Another writer friend blogged recently about how we see things. She wrote:
The ways in which people interpret the world have always amazed and intrigued me. How two people can look at the same situation, be armed with the same knowledge about it, and yet still come out with different conclusions (aka ‘politics’). How two people can have a very similar experience and yet react in wildly different ways. How something that can floor one person won’t bother another.
But even more subtly: how the individual ways in which we think about the world – our personal hermeneutics – help us to see things through a unique lens.
She concluded by making the point that not only should we try to notice more details about our world; we should also think seriously about trying to “flip the result around to view things from a different perspective.”
This got me thinking about two things. My day job is in marketing — specifically, content marketing — where it’s my job to position and frame products in a way that appeals to target customers. (More on that in a second.) Because I’m getting ready to launch two books, I’m thinking about marketing them in terms of the connections people might be able to make with them.
Forging a connection with the right words
When we have a connection with a person, it’s easy to assume that they know what we mean, that they’ll be able to tell a sarcastic text message from a serious one, for instance, or that we’re teasing them rather than insulting them. We might think we don’t need to choose our words as carefully as we do in other company, or that we can ever be misunderstood.
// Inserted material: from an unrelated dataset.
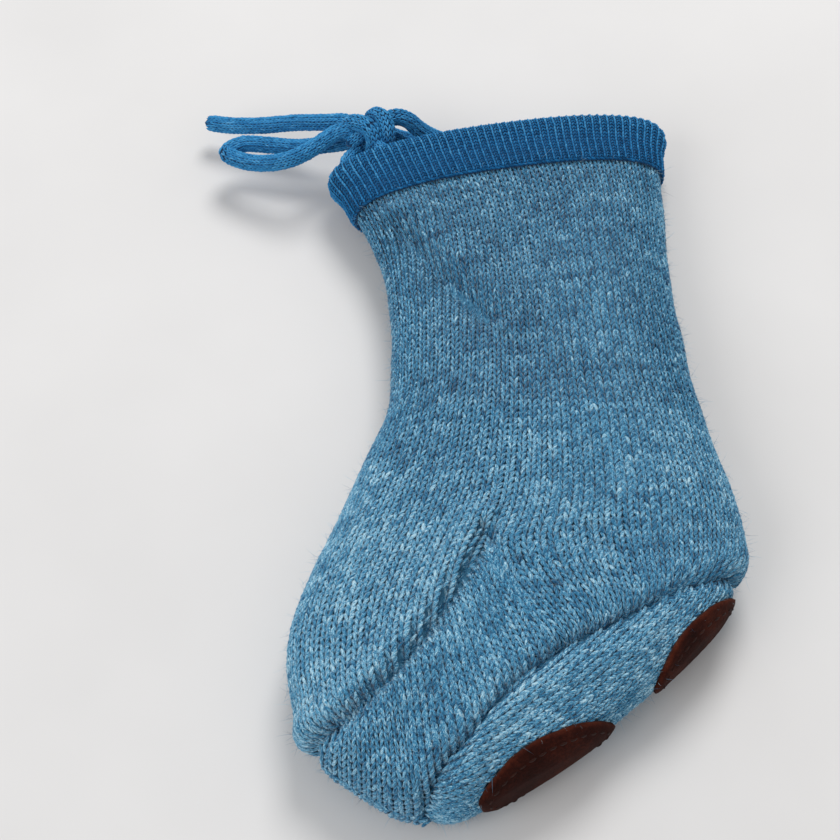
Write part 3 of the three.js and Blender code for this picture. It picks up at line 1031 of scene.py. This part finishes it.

Yet, we forget that on any given day, our friends are dealing with a range of influences besides just ourselves, our words, and their regard for us. There are the current day’s or week’s stress factors, and the words or phrases or tones — sometimes all three — that can trigger deep, bygone hurts.
And when we, as authors, are trying to connect with an entire group of people? Marketing experts tell us to have reader/customer personas, the people we think our products (including books) would be the perfect match for. Creating these personas often involves a careful balance between:
- a loyal group of fans, a small core group of people who always leave great reviews, attend signings, and share your stuff on social media</>
- a broader audience, people who have some but not all things in common with your most loyal readers
From here, we’re supposed to be able to work out just the right ways to position and frame our books, to communicate whatever we want our takeaways to be.
When the ideal could be one among many
And yet, I’ve been finding that my ideal readers seem like as much of a mystery to me as people in general. In real life, I either connect, or I don’t; I have little control over this, other than to be friendly and approachable, but that’s about the extent of it. Just as I like to leave the door open for people to interpret what I say and to connect, however unexpectedly, I also believe it’s important to embrace whatever interpretation people make of my writing.
Needless to say, I’m still working out the “ideal reader” thing. It doesn’t help that I write such a range of stories; I don’t like to be locked into a formula any more than I like to be locked into a group of people. I guess most of all, I’m hoping to find people who appreciate that range, who will find one thing they connect to and keep coming back — if nothing else, to be pleasantly surprised.
How do you connect ideally with books and their authors?